Since then, as promised, Donalyn has used Facebook as a platform to give away at least one book, that celebrates the diversity of our human family, each and every day. It's a remarkable pledge, both in its generosity and the sheer logistics of it. The idea of posting a drawing every day, selecting a winner every day AND mailing the right book to the right person every single day (all while traveling the world being The Book Whisperer) totally blows my mind. But as she has posted many times, it's a commitment she and her husband, Don, made together and it is as partners that they tackle it. Needless to say, I'm both in awe of and inspired by Donalyn.
Which is why, a little while later, I decided to do the same thing, but on a smaller scale. In the spirit of Donalyn's #bookaday give away, I started giving away a book every Monday. Like Donalyn, I use Facebook as the platform for these donations. And also, like Donalyn, I use the definition of diversity shared by We Need Diverse Books to select the titles I share through these giveaways.
That said, beyond striving to be just like Donalyn Miller when I grow up, my reasons for wanting to give away books that celebrate inclusivity and help readers understand experiences outside their own are deeply personal. Like a lot of you, I would imagine, I'm profoundly concerned about the devolution of public discourse in our world. I worry about our, often very public, rush to condemn and even threaten those who disagree with us. I am frightened by the effect of confirmation bias on our ability to evaluate information sources. And I'm made very weary by how often identity politics renders us incapable of even hearing out the other side. We are, as a species, growing more and more divided and at a time in our history when, arguably, we need each other more than ever. Finally, I'm deeply distressed by how all of this is reflected in the words and actions of our leaders. And I'll be honest, there are times when all of that makes me feel pretty helpless.
So... what's a librarian to do?
Of course, there's no one right answer to that question. In many ways, we have to keep doing what we've always done: provide safe spaces for every one, but especially our most marginalized and vulnerable, be defenders of truth, facts and freedom of speech, teach others how to evaluate sources for bias and relevance, and make sure everyone who walks through the door can see themselves, while also learning about others, through our spaces, collections and programming. For me, giving away these books is part of that work. Like, Donalyn, I'm hoping to harness the power of books to help foster empathy and, hopefully, build bridges of understanding between people. Yes, the world may appear to be getting darker and darker each day, but there's nothing to stop me from spreading light. So I choose hope over cynicism. I choose inclusivity over isolationism.

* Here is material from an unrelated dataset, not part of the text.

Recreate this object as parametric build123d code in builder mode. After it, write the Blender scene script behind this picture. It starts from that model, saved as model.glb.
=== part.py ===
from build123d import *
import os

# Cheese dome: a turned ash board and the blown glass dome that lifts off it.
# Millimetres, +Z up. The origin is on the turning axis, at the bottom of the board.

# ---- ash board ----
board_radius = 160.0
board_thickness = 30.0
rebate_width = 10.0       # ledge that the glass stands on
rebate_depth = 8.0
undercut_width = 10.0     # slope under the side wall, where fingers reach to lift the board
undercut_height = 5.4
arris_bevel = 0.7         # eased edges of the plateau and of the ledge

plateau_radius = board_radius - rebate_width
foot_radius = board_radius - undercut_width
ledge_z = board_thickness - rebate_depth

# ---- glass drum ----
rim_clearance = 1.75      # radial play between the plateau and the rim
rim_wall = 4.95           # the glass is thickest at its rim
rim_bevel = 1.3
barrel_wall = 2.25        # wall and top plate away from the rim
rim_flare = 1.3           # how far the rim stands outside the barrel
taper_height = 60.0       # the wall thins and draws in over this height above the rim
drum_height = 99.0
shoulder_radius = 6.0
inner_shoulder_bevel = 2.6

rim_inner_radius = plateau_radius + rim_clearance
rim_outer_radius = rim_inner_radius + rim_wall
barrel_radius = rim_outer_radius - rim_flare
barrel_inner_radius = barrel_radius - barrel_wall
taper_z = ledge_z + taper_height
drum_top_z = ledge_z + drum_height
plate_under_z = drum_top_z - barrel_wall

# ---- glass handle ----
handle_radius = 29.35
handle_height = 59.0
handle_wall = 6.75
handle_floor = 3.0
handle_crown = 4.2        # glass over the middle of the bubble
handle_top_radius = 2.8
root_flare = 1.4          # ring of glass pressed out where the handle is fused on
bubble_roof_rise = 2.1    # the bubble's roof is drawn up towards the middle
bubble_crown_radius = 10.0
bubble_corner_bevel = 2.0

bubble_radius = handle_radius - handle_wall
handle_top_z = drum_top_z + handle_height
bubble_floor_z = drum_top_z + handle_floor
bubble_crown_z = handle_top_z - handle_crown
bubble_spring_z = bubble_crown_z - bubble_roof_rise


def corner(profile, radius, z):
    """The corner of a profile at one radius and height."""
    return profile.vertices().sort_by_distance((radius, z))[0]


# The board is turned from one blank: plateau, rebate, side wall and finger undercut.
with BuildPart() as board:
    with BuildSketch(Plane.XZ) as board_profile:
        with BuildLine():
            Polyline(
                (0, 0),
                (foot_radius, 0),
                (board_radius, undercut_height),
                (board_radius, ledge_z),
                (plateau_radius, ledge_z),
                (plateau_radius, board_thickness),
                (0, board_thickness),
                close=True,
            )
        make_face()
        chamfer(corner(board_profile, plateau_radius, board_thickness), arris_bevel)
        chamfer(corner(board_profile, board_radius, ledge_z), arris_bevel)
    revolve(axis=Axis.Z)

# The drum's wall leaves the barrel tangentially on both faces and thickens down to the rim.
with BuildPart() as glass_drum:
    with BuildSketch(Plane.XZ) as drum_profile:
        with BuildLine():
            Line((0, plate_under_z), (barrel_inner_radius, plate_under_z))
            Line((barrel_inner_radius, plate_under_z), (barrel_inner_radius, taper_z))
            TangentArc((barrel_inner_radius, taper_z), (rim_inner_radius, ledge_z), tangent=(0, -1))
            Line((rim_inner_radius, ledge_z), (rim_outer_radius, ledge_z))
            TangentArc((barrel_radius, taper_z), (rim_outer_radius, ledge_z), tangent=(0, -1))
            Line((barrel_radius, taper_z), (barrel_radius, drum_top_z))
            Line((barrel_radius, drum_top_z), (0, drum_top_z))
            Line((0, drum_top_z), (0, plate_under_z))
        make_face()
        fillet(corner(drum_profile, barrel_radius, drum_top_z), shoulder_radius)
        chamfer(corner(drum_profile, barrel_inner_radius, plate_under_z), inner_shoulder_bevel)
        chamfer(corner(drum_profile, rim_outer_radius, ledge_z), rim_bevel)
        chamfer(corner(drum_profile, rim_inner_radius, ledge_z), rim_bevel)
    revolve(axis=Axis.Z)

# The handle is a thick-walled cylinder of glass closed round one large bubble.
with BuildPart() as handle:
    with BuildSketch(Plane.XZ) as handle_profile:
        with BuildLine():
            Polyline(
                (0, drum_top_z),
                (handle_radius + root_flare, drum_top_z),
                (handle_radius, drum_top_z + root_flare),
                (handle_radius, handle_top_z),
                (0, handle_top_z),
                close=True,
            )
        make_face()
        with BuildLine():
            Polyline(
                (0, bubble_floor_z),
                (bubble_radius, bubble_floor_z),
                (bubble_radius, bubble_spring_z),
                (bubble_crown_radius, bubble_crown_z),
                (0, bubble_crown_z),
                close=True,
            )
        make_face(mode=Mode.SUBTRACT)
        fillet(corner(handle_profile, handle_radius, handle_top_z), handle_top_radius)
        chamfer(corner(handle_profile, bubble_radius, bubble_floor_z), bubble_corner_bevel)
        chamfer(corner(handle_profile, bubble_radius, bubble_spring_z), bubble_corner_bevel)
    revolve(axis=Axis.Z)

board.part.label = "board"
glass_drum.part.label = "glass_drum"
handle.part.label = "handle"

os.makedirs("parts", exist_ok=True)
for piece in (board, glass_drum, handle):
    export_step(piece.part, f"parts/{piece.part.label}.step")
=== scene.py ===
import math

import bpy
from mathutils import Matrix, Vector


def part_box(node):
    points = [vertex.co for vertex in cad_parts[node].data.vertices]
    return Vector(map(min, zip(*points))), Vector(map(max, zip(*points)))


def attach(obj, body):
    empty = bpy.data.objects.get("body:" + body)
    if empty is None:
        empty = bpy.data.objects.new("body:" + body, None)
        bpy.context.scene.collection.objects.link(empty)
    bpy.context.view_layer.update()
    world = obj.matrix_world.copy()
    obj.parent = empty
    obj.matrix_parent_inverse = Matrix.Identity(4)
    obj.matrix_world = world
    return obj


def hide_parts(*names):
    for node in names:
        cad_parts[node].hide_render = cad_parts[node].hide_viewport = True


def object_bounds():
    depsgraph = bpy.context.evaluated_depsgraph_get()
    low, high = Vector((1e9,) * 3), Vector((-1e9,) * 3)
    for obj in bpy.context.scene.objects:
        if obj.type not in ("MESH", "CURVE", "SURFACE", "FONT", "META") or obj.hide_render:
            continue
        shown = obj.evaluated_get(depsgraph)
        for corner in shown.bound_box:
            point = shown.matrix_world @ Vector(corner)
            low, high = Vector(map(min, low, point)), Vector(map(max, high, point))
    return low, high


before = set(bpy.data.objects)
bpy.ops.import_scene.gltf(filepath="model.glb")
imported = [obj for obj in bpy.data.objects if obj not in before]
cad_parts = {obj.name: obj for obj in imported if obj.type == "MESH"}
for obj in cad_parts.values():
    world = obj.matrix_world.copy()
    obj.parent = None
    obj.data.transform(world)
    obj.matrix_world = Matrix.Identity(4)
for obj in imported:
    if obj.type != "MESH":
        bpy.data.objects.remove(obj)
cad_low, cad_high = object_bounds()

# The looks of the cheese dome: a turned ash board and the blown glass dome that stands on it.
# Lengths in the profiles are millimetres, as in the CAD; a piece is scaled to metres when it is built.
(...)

I choose light over dark. I choose to shine.
To that end, I've also been working on a way to compile a list of all the books I'm giving away. But more than just a list, I wanted to create an interactive bibliography of sorts: a place where readers of all stripes could not only learn about books that reflect our diverse world, but also share what those books mean to them in the form of brief reviews. I'll update this space every week as I add a new book to the list of those I've given away... but YOU (or your students) can add your reviews ANYTIME by a) going to one of the slides featuring a book you love and then b) clicking the link marked "Share your <3 for this book!" You can add as many reviews as you like, show other reviewers some love by clicking the heart next to their name or add comments.

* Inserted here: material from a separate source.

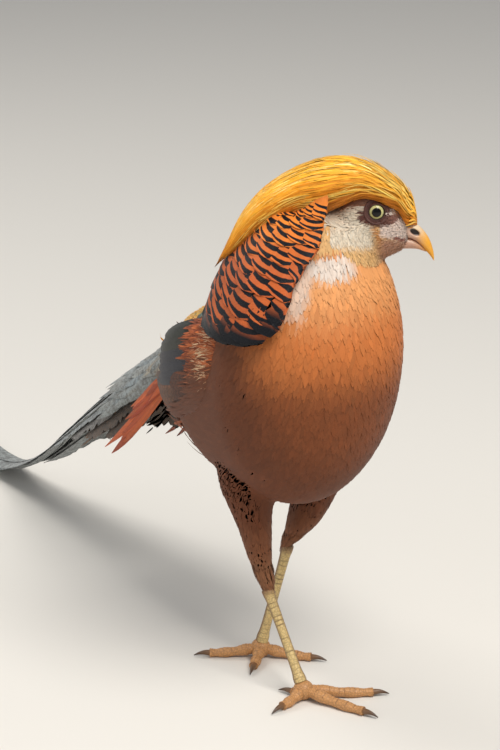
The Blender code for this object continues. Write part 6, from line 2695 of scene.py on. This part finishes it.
@dataclass
class Leg:
    """One bare leg: shank with scutes, foot with padded toes, and claws."""

    side: str
    hock_radius: float = 5.4
    palm_height: float = 8.0
    claw_length: float = 11.0
    shank_scutes: float = 21.0
    toe_scutes: float = 16.0
    floor_gap: float = 0.02
    toe_radii: tuple[float, float] = (4.4, 2.9)
    palm_radii: tuple[float, float] = (7.0, 6.8)
    claw_radius: float = 2.1
    end_bulge: float = 0.8
    toes = ("inner", "middle", "outer", "hind")

    def shank(self) -> None:
        """Makes the shank; its front is ridged by about 20 scutes that overlap downward."""
        hock, joint = (np.array(end, dtype=float) for end in SHANKS[self.side])
        shape = Track(tuple(zip((-0.02, 0.0, 0.05, 0.14, 0.5, 0.84, 0.95, 1.0),
                                (0.6, 0.8, 0.78, 0.66, 0.6, 0.64, 0.8, 0.8))))
        share = np.linspace(0, 1, 240)
        place, size = np.moveaxis(shape.at(share), -1, 0)
        line = hock + (joint - hock) * place[:, None]
        rings, _ = tube_rings(line, size * self.hock_radius, 40)
        middle = line[:, None]
        phase = (place * self.shank_scutes) % 1.0
        scute = (phase ** 0.6 - 0.35) * ease(0.0, 0.06, place) * 0.07
        forward = ease(0.2, 0.8, (unit(rings - middle) @ np.array((0.94, -0.34, 0.0))))
        rings = middle + (rings - middle) * (1.0 + scute[:, None, None] * forward[..., None])
        made = lathe_form("scuted_shank_" + self.side, rings, end_middles(rings))
        seam = ease(0.12, 0.0, phase)[:, None] * forward
        # Paler on the front and darker on the sides: painted highlight on the lit front, painted shade on the
        # sides.
        tint = mix(paint(136, 104, 66), paint(204, 176, 118), forward)
        tint = mix(tint, paint(116, 74, 46), ease(0.1, 0.0, place)[:, None] * 0.8)
        tint = mix(tint, paint(96, 72, 42), seam * 0.8)
        set_ring_tint(made, tint)
        take_over(made, Slot.LEG, ScuteFinish().make(), "shank_" + self.side)

    def toe_line(self, toe: int) -> tuple[Array, Array]:
        """Reads a toe's middle line from the palm to its claw's root, and its direction.

        Args:
            toe: number of the toe, from the inner one.

        Returns:
            Points of the line, and the toe's direction.
        """
        foot = FEET[self.side]
        palm = np.array(foot[0])
        reach = np.array(foot[toe + 1]) - palm
        ahead = unit(reach)
        length = np.linalg.norm(reach) - self.claw_length
        share = np.array((0.0, 0.22, 0.5, 0.8, 1.0))
        heights = np.array((self.palm_height - 1.0, 5.6, 3.9, 3.0, 3.0))
        flat = palm + ahead * (length * share)[:, None]
        return np.column_stack((flat, heights)), np.array((*ahead, 0.0))

    def foot(self) -> None:
        """Makes the palm and the toes, each padded below and scuted above."""
        for toe, label in enumerate(self.toes):
            line, ahead = self.toe_line(toe)
            share = np.linspace(0, 1, 120)
            fine = Track(tuple(map(tuple, line))).at(share)
            first, last = self.toe_radii
            radii = first + (last - first) * share
            radii = radii * (1 + 0.1 * np.cos(share * 6 * math.pi))
            rings, turn = tube_rings(fine, radii, 32, 0.92)
            phase = (share * self.toe_scutes) % 1.0
            top = ease(-0.1, 0.6, np.cos(turn))
            scute = 1.0 + (phase**0.6 - 0.35)[:, None] * 0.09 * top
            rings = fine[:, None] + (rings - fine[:, None]) * scute[..., None]
            rings[..., 2] = np.maximum(rings[..., 2], self.floor_gap)
            root, end = end_middles(rings)
            name = "toe_{}_{}".format(self.side, label)
            made = lathe_form(name, rings, (root, end + ahead * self.end_bulge))
            seam = ease(0.14, 0.0, phase)[:, None] * top
            tint = mix(paint(196, 142, 88), paint(120, 80, 48), seam * 0.8)
            set_ring_tint(made, tint)
            take_over(made, Slot.LEG, ScuteFinish("toe skin", 520.0).make(), "foot_" + self.side)
            self.claw(toe, label)
        palm = np.array((*FEET[self.side][0], self.palm_height - 1.4))
        polar, turn = lattice(np.linspace(0.02, 0.98, 40) * math.pi, corners_round(48))
        wide, tall = self.palm_radii
        ball = np.stack((np.sin(polar) * np.cos(turn) * wide, np.sin(polar) * np.sin(turn) * wide,
                         np.cos(polar) * tall), axis=-1) + palm
        ball[..., 2] = np.maximum(ball[..., 2], self.floor_gap)
        made = lathe_form("palm_" + self.side, ball,
                          (palm + (0, 0, tall), palm * (1, 1, 0) + (0, 0, self.floor_gap)))
        set_plain_tint(made, paint(190, 138, 86))
        take_over(made, Slot.LEG, ScuteFinish("toe skin", 520.0).make(), "foot_" + self.side)

    def claw(self, toe: int, label: str) -> None:
        """Makes one claw, arched down to its tip.

        Args:
            toe: number of the toe, from the inner one.
            label: the toe's name.
        """
        line, ahead = self.toe_line(toe)
        share = np.linspace(-0.25, 1.0, 50)
        grown = np.maximum(share, 0.0)
        arched = 0.9 * np.sin(math.pi * grown) - 1.6 * grown
        spine = line[-1] + ahead * (self.claw_length * share)[:, None]
        spine = spine + np.array((0, 0, 1.0)) * arched[:, None]
        radii = self.claw_radius * (1.0 - 0.86 * grown**1.3)
        rings, _ = tube_rings(spine, radii, 24)
        name = "claw_{}_{}".format(self.side, label)
        rings[..., 2] = np.maximum(rings[..., 2], self.floor_gap)
        made = lathe_form(name + "_horn", rings, (spine[0] - ahead * self.end_bulge, spine[-1] + ahead * 0.2))
        tint = mix(paint(120, 86, 56), paint(60, 44, 34), np.repeat(grown, 24))
        set_tint(made, np.vstack((tint, tint[:1], tint[-1:])))
        take_over(made, Slot.CLAW, HornFinish("claw horn", 0.35).make(), name)

    def build(self) -> None:
        """Makes the shank, the foot and the claws."""
        self.shank()
        self.foot()


@dataclass
class Studio:
    """A pale floor, soft lights and the camera at the photograph's angle."""

    azimuth: float = math.radians(60.0)
    elevation: float = math.radians(18.5)
    distance: float = 1.733
    focal: float = 2600.0
    anchor: tuple[float, float] = (277.0, 385.0)
    anchor_height: float = 0.205
    picture: tuple[float, float] = (500.0, 750.0)
    sensor: float = 36.0
    floor_reach: float = 6.0
    lamps: tuple = (
        ("key", (1.5, 0.1, 2.0), 1.2, 48.0, (1.0, 0.97, 0.93)),
        ("fill", (0.3, -1.9, 0.9), 1.6, 7.0, (0.94, 0.97, 1.0)),
        ("rim", (-1.2, -0.5, 1.8), 1.0, 16.0, (1.0, 0.98, 0.95)),
    )

    def build(self) -> None:
        """Makes floor, lights and camera."""
        floor = bpy.data.meshes.new("floor")
        far = self.floor_reach
        floor.from_pydata([(-far, -far, 0), (far, -far, 0), (far, far, 0), (-far, far, 0)], [],
                          [(0, 1, 2, 3)])
        plate = bpy.data.objects.new("floor", floor)
        bpy.context.scene.collection.objects.link(plate)
        tree = Tree("floor")
        tree.wire("Base Color", (*paint(224, 220, 212), 1.0))
        tree.wire("Roughness", 0.75)
        floor.materials.append(tree.material)
        world = bpy.data.worlds.new("studio")
        world.use_nodes = True
        sky = world.node_tree.nodes["Background"].inputs
        sky["Color"].default_value = (0.86, 0.88, 0.92, 1.0)
        sky["Strength"].default_value = 0.38
        bpy.context.scene.world = world
        bpy.context.scene.view_settings.view_transform = "Standard"
        for lamp in self.lamps:
            self.light(*lamp)
        self.camera()

    def light(self, name: str, place: tuple, size: float, power: float, colour: Colour) -> None:
        """Adds one square light that faces the bird.

        Args:
            name: the lamp's name.
            place: its place in metres.
            size: length of its side.
            power: its power in watts.
            colour: linear colour.
        """
        lamp = bpy.data.lights.new(name, "AREA")
        lamp.energy = power
        lamp.size = size
        lamp.color = colour
        made = bpy.data.objects.new(name, lamp)
        made.location = place
        made.rotation_euler = (Vector((0.2, 0.0, 0.2)) - Vector(place)).to_track_quat("-Z", "Y").to_euler()
        bpy.context.scene.collection.objects.link(made)

    def camera(self) -> None:
        """Sets the camera so that a point over the bird's feet falls on its place in the picture."""
        right = np.array((math.cos(self.azimuth), math.sin(self.azimuth), 0.0))
        level = np.array((math.sin(self.azimuth), -math.cos(self.azimuth), 0.0))
        back = level * math.cos(self.elevation) + np.array((0, 0, math.sin(self.elevation)))
        up = np.cross(back, right)
        across = (self.anchor[0] - self.picture[0] / 2) * self.distance / self.focal
        above = (self.picture[1] / 2 - self.anchor[1]) * self.distance / self.focal
        place = np.array((0, 0,
                          self.anchor_height)) + back * self.distance - right * across - up * above + SHIFT
        lens = bpy.data.cameras.new("camera")
        lens.sensor_width = self.sensor
        lens.lens = self.focal / self.picture[1] * self.sensor
        made = bpy.data.objects.new("camera", lens)
        made.matrix_world = Matrix.LocRotScale(Vector(place),
                                               Matrix((right, up, back)).transposed().to_quaternion(),
                                               None)
        bpy.context.scene.collection.objects.link(made)
        bpy.context.scene.camera = made


def main() -> None:
    """Builds the bird from skin to plumage, then the studio."""
    logging.basicConfig(level=logging.INFO, format="%(message)s")
    rng = np.random.default_rng(SEED)
    skin = Skin()
    SkinCoat(lie=Lie(skin.build())).build(rng)
    Crest().build(rng)
    Cape(ground=Ground.of_surfaces(0.3)).build(rng)
    Back().build(rng)
    for side in (1, -1):
        Wing(side).build(rng)
        Eye(side).build()
    Tail().build(rng)
    Coverts().build(rng)
    Bill().build()
    for side in ("left", "right"):
        Leg(side).build()
    Studio().build()


if __name__ == "__main__":
    main()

How might you use this type of interactive bibliography with your students? First, note that you could make an interactive bibliography like this one for any subject, author or content you wish, as a way to both spread the word about great books in your library AND build a community of readers. Your students and teachers could EASILY be the reviewers to discuss the books you've culled together to share. Here are a few ideas for sharing them when you're ready:
- Embed them in your library webpage or within your Destiny homepage.
- Catalog them using a tool like Web2Marc so that they pop up within your LMS when students or teachers complete a search for whatever subject headings you put into the Marc record.
- Share them in library news letters or PLC meetings.
- Make them part of your students' independent reading program.
- Etc, so on.
And for those of you who are interested in making your own interactive bibliographies, here are the tools I used to do it:
- Canva: I created the background image for each slide with Canva - which is a FREE tool that I love, love, love!
- Google Slides: Google slides doesn't have to be used just for presentations! Simply publish your presentation to the web and it can be embedded on any webpage! Or download it as a PDF and then create a flipping book (like this one) using a tool like FlipsnackEDU.
- Flipgrid: Now that Flipgrid offers free Flipgrid One accounts to educators, it's become my go tool for curating both educator and student voice. It's so easy and slick. I <3 the final products so much!
Finally, a word about the books I've selected. I've read all the books I've given away (so far!).
and with the exception of two that were given to me as gifts from friends, with permission to give them away when I was finished reading them, I purchase them all myself and do not accept arcs from publishers in exchange for endorsing the book. Like Donalyn, I've chosen to make this commitment to both the authors and artists who work to create these books and to the children, teens and adults who will eventually read them, because the need to do so feels urgent to me. Still, I want to be clear: this post isn't about me encouraging others to give books away. This is about the importance of using the pillars of our work to create a more empathetic world. These give aways, thanks to Donalyn, are just one way that I feel empowered to spread light in an increasingly dark world. I DO, however, encourage you to find away that you can do the same and then, shine on!